## Stated goal
Set down exactly the lines running from the line with "nodes[node].hide_render = nodes[node].hide_viewport" to the end of the listing below, both ends included.
╭─ Items
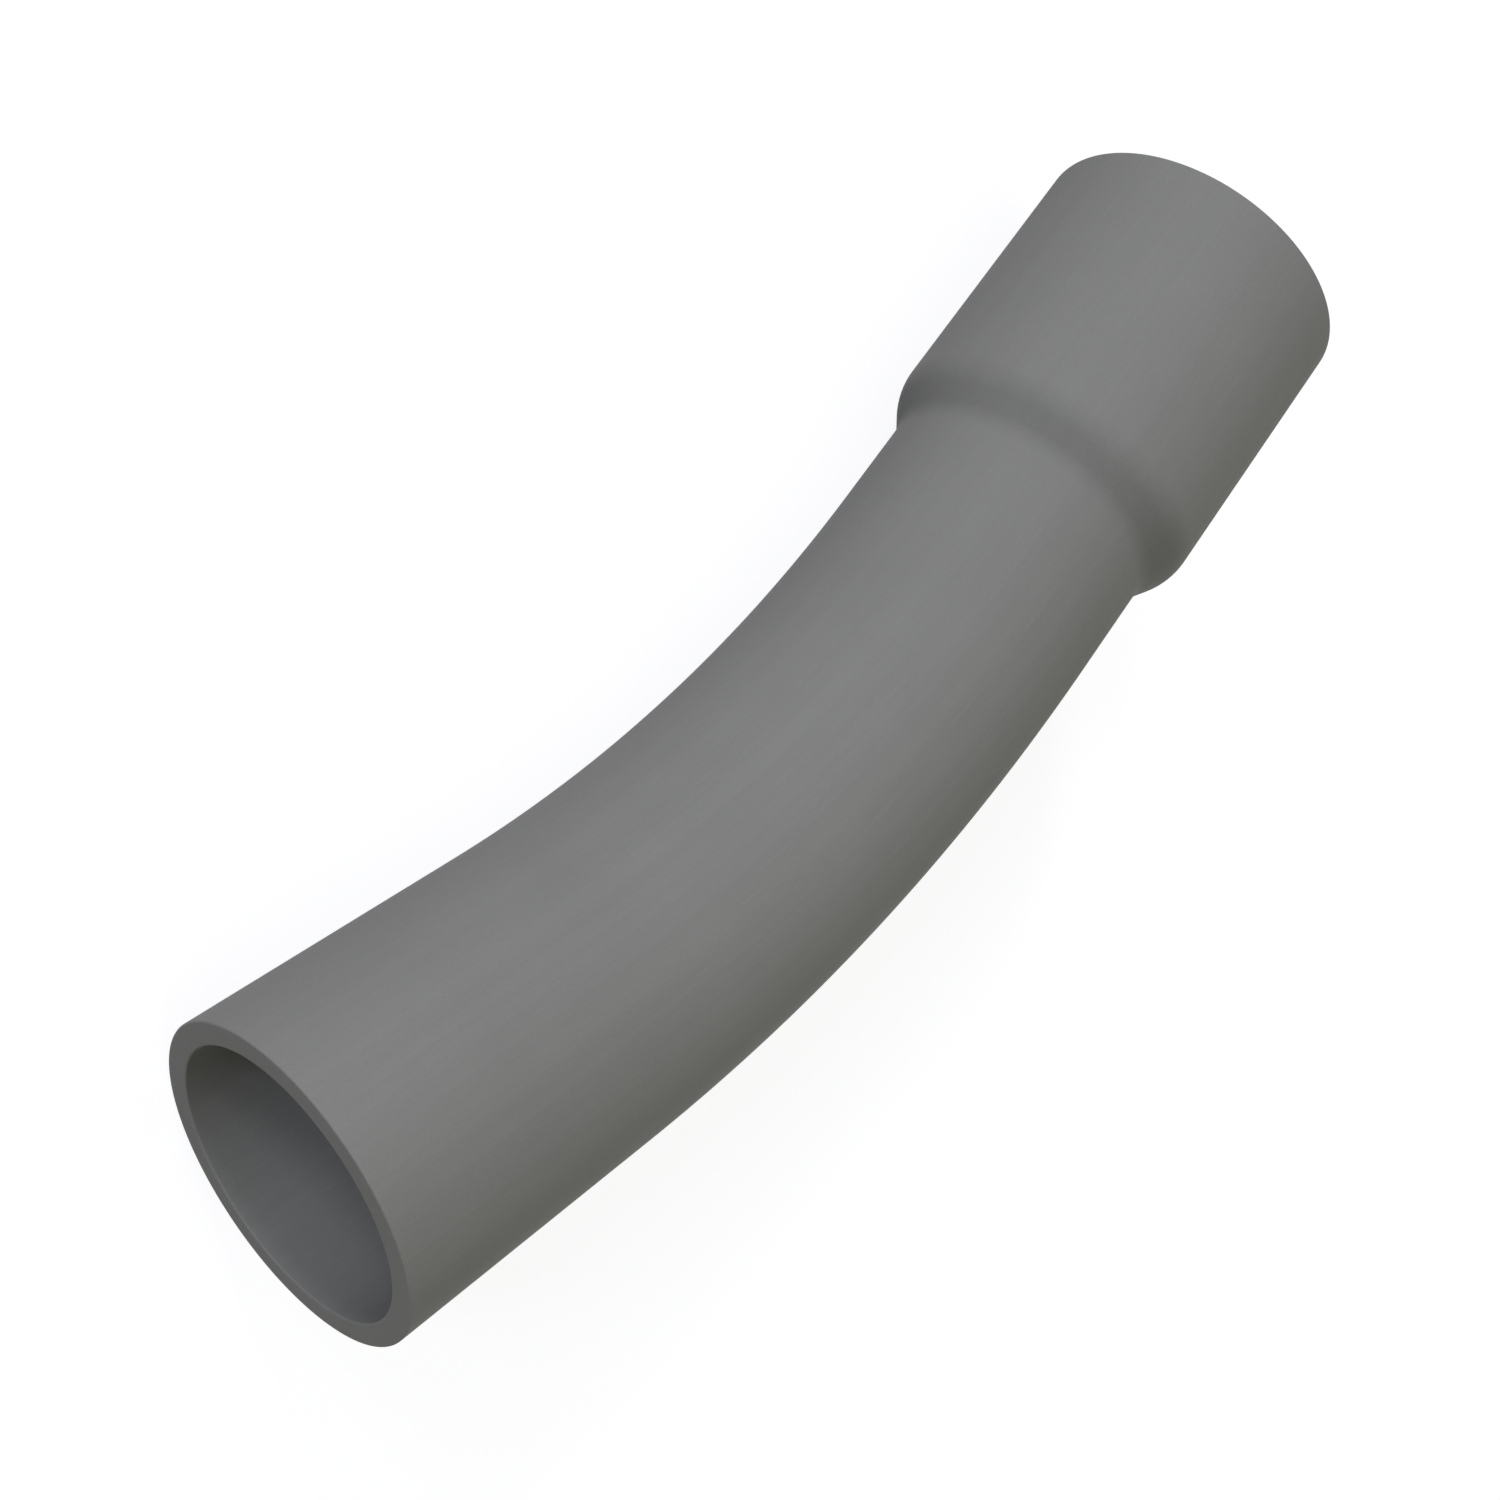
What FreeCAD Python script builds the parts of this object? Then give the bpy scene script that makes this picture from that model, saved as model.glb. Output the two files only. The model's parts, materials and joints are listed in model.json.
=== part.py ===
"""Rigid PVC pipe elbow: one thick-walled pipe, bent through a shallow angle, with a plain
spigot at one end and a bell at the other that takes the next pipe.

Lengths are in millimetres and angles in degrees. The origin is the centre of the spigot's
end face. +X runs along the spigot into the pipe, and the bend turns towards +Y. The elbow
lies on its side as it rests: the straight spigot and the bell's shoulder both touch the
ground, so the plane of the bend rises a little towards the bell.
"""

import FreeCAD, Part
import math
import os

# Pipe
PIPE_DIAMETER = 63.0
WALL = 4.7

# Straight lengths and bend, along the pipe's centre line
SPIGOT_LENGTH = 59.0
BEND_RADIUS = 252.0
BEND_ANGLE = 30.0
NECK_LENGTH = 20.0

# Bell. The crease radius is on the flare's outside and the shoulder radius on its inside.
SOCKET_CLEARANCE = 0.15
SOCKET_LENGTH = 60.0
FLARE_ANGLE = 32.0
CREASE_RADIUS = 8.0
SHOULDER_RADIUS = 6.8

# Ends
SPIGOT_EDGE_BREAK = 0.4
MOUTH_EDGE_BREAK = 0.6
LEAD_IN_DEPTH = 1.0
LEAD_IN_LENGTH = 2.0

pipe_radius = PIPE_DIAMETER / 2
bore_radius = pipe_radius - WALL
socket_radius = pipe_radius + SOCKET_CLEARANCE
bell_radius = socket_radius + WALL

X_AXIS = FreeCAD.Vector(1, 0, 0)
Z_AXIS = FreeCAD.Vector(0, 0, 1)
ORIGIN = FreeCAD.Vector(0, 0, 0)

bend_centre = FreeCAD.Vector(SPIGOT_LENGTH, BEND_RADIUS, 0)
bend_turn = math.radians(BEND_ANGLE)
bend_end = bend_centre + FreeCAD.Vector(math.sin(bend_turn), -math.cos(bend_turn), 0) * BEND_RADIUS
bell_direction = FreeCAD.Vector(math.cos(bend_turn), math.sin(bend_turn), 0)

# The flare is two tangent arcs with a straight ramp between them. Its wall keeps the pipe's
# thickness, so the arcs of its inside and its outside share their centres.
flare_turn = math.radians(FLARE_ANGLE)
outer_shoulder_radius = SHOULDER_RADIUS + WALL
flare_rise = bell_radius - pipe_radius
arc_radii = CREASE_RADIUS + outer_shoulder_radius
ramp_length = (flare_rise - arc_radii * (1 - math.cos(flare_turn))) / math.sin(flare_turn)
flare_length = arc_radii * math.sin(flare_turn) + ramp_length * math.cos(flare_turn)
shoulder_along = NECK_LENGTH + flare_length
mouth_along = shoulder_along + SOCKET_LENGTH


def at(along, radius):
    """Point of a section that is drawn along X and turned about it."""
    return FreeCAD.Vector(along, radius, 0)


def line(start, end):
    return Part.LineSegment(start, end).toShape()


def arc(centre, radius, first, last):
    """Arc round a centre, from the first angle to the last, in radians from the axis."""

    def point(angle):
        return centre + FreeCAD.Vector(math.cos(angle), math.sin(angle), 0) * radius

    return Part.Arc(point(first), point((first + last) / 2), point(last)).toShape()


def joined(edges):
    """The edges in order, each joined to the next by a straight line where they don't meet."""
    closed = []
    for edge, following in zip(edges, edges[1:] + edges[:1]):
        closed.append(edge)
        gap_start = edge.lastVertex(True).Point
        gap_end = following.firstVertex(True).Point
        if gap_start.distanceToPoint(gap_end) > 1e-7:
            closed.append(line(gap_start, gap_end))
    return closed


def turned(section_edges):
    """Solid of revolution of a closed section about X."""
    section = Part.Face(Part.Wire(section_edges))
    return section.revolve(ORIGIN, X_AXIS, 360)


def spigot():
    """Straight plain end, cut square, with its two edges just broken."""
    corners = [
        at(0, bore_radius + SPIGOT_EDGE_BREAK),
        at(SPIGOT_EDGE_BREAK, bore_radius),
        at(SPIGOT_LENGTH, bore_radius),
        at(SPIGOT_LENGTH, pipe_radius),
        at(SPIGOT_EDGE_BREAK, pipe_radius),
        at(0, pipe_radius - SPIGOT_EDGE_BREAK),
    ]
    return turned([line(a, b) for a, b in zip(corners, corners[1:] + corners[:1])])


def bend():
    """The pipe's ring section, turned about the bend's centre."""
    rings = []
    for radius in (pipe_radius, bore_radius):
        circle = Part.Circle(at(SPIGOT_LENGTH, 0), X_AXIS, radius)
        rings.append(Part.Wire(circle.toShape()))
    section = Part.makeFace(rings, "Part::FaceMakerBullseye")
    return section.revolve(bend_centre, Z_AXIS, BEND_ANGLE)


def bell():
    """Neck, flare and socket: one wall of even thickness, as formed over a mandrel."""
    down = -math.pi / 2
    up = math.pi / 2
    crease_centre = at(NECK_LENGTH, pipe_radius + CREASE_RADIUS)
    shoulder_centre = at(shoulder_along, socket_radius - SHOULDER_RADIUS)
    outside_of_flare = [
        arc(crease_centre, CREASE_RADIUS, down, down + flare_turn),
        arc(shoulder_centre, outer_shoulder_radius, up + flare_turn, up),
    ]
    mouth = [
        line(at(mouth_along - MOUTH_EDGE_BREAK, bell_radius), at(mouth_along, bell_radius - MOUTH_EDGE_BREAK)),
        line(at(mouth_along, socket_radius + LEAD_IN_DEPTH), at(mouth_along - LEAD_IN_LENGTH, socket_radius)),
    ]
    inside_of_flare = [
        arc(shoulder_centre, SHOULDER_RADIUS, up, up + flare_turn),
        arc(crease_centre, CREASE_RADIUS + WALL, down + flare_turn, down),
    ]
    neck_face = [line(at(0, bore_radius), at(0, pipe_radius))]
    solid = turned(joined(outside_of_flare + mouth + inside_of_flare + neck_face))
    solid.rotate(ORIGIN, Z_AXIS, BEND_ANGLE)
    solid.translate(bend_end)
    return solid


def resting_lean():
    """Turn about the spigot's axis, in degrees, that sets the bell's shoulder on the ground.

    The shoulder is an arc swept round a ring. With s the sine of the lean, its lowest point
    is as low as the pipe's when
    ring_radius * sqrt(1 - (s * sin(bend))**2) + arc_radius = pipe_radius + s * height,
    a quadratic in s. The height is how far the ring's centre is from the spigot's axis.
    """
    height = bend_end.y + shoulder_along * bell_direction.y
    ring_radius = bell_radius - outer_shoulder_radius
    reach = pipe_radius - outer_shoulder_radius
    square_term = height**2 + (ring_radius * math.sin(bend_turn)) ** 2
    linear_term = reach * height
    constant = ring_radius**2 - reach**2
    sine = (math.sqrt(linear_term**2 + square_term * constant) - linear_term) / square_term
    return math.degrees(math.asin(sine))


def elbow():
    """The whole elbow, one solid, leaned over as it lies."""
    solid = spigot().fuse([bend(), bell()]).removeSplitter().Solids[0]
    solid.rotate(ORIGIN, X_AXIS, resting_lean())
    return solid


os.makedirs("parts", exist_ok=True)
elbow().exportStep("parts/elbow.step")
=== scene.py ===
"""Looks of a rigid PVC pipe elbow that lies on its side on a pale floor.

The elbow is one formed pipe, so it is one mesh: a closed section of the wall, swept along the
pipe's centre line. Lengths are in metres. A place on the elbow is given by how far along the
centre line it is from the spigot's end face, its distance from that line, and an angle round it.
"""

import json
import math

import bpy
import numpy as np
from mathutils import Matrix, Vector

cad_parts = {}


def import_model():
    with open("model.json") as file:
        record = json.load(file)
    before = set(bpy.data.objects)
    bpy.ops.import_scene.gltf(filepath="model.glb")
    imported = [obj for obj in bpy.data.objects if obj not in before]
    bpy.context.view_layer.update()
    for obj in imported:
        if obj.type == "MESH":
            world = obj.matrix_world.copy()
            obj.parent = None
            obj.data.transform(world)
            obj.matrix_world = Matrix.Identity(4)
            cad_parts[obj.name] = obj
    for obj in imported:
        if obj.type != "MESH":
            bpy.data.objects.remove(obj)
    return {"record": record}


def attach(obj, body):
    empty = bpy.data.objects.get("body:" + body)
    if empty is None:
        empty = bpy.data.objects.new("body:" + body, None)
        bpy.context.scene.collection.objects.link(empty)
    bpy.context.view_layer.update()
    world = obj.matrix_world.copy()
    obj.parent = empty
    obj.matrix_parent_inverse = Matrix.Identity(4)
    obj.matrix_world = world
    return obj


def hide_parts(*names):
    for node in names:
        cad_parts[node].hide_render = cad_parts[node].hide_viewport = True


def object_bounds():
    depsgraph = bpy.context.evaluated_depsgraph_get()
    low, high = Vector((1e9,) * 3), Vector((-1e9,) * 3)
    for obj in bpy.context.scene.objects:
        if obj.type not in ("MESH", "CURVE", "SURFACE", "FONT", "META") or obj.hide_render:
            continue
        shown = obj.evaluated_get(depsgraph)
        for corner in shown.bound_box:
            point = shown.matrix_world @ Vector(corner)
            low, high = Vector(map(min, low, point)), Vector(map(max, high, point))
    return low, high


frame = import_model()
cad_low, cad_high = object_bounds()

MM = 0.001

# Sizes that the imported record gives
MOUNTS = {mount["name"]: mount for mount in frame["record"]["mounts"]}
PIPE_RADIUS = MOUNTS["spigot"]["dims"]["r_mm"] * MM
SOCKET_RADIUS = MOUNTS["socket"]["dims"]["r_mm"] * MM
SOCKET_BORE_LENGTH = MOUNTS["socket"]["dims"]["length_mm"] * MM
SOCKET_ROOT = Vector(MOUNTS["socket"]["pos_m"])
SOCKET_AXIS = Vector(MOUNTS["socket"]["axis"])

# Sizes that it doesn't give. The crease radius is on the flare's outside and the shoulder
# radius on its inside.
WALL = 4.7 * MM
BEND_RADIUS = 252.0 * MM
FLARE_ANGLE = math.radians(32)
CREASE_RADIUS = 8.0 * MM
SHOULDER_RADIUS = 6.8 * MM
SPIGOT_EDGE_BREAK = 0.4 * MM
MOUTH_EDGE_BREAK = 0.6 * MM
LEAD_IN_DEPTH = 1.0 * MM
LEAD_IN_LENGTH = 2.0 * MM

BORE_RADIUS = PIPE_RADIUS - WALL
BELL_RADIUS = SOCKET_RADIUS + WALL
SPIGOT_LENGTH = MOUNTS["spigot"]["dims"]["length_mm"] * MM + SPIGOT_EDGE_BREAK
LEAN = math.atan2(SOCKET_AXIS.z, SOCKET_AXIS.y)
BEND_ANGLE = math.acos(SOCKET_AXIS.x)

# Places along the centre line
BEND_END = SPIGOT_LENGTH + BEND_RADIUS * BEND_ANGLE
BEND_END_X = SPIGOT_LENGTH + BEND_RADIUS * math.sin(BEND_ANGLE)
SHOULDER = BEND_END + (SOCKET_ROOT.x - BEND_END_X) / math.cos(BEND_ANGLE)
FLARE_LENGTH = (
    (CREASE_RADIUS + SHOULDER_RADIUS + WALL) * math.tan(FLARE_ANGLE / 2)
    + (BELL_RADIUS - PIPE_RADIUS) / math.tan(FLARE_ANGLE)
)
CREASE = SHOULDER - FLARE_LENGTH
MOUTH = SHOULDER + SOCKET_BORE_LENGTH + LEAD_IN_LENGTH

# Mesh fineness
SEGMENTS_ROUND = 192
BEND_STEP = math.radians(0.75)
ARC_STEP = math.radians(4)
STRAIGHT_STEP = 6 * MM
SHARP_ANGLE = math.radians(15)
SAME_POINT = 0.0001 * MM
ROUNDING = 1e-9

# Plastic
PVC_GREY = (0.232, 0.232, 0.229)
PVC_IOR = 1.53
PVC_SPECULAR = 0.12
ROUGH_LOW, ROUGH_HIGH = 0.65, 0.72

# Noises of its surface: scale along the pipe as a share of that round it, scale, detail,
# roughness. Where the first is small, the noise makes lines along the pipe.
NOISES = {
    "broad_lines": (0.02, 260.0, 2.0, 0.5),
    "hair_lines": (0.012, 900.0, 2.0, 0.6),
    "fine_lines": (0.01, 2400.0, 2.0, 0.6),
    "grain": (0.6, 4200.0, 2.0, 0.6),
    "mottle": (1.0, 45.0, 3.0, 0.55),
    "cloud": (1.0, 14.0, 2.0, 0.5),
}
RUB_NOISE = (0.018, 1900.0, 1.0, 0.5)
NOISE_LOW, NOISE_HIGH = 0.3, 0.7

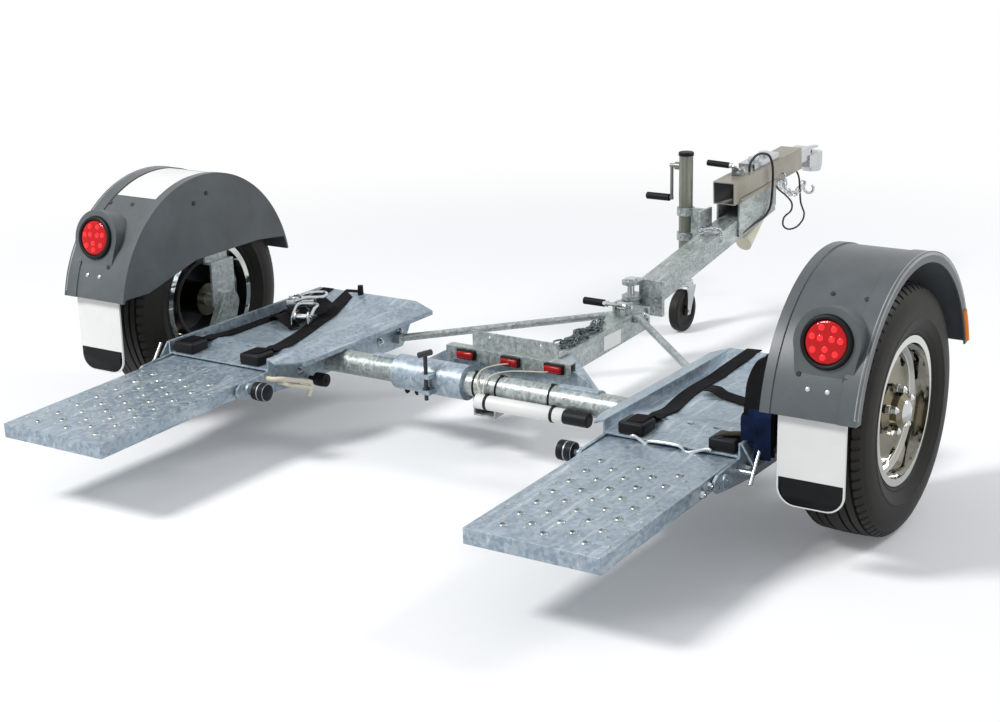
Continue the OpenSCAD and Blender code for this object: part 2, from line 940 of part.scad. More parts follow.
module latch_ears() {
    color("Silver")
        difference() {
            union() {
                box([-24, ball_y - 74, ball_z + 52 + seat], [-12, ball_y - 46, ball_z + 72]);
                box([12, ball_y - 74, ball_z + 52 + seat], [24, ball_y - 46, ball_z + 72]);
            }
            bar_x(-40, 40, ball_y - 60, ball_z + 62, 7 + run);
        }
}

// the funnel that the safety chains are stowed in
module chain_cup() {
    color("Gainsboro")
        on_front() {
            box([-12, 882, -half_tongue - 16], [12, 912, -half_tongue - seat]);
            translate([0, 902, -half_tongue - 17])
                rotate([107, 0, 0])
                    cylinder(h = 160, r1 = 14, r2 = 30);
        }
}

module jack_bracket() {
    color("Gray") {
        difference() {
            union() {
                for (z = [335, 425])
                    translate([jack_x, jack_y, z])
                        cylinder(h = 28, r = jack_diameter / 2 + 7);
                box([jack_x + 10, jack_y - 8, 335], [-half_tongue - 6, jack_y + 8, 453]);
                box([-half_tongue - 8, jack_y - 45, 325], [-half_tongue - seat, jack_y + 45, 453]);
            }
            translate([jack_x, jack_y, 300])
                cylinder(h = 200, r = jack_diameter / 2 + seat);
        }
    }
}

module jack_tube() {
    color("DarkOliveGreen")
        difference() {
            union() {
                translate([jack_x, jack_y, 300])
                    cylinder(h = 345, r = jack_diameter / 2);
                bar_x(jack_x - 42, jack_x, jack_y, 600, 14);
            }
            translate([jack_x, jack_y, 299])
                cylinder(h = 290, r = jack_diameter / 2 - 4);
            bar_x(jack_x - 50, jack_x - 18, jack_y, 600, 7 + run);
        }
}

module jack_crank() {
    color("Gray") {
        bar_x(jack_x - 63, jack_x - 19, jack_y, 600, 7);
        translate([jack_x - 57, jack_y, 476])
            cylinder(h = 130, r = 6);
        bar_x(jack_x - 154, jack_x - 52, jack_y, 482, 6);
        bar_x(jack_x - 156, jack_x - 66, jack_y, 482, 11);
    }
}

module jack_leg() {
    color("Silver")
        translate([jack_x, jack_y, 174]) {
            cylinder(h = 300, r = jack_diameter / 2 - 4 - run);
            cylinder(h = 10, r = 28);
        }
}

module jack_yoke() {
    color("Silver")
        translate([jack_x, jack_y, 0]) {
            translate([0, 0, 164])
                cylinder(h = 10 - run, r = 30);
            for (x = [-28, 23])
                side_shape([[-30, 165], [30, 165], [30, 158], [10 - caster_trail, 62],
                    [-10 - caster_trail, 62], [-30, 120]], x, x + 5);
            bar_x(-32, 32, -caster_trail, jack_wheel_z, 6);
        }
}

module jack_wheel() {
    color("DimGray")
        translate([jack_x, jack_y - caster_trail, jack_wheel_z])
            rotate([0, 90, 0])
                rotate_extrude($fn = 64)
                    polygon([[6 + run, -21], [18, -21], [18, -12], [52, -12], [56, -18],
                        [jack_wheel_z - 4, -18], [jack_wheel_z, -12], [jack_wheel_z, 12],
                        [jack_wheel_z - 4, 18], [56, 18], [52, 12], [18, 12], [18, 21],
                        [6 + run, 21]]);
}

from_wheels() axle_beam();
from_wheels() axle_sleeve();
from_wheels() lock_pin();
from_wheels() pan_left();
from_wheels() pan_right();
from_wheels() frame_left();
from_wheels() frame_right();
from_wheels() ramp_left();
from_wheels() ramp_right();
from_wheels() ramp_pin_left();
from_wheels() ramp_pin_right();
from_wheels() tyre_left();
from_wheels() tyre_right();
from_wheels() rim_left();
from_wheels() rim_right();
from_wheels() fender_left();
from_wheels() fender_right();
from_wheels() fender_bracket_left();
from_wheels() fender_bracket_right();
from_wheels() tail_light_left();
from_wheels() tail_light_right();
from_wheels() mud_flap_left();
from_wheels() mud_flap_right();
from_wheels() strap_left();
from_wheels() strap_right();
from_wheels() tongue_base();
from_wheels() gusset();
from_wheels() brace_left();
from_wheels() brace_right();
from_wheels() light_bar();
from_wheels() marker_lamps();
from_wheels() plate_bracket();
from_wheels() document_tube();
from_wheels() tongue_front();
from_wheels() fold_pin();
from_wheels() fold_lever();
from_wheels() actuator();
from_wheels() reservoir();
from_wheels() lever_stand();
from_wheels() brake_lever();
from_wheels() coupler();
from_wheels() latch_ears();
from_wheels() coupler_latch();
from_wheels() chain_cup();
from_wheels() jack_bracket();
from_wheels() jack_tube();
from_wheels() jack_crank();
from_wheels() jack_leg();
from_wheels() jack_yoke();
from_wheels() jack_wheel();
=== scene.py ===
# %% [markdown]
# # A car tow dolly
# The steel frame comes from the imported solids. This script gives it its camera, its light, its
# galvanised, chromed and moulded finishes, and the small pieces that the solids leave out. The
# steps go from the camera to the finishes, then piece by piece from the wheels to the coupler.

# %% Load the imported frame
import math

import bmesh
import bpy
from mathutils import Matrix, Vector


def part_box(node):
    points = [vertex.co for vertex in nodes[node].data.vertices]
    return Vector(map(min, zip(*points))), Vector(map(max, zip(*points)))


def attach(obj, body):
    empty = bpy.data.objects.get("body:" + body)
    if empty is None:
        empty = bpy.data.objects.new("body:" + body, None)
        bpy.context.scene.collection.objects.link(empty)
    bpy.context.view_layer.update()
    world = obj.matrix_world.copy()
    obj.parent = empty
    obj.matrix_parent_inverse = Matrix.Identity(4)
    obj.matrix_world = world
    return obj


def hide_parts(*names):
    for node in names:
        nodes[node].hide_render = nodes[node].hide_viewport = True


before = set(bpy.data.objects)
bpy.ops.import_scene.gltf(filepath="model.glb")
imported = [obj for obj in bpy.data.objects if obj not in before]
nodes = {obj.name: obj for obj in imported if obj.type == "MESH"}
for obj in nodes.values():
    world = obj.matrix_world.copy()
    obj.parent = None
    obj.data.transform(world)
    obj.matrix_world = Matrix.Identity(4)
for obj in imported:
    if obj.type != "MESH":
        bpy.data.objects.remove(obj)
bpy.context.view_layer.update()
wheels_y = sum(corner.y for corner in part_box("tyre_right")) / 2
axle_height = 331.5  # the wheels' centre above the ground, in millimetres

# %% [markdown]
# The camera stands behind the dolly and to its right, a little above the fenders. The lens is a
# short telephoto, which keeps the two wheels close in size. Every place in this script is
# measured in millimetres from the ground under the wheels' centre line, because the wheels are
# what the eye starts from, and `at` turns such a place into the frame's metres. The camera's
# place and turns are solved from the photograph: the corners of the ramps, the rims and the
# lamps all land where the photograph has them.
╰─
## Task output
        nodes[node].hide_render = nodes[node].hide_viewport = True


before = set(bpy.data.objects)
bpy.ops.import_scene.gltf(filepath="model.glb")
imported = [obj for obj in bpy.data.objects if obj not in before]
nodes = {obj.name: obj for obj in imported if obj.type == "MESH"}
for obj in nodes.values():
    world = obj.matrix_world.copy()
    obj.parent = None
    obj.data.transform(world)
    obj.matrix_world = Matrix.Identity(4)
for obj in imported:
    if obj.type != "MESH":
        bpy.data.objects.remove(obj)
bpy.context.view_layer.update()
wheels_y = sum(corner.y for corner in part_box("tyre_right")) / 2
axle_height = 331.5  # the wheels' centre above the ground, in millimetres

# %% [markdown]
# The camera stands behind the dolly and to its right, a little above the fenders. The lens is a
# short telephoto, which keeps the two wheels close in size. Every place in this script is
# measured in millimetres from the ground under the wheels' centre line, because the wheels are
# what the eye starts from, and `at` turns such a place into the frame's metres. The camera's
# place and turns are solved from the photograph: the corners of the ramps, the rims and the
# lamps all land where the photograph has them.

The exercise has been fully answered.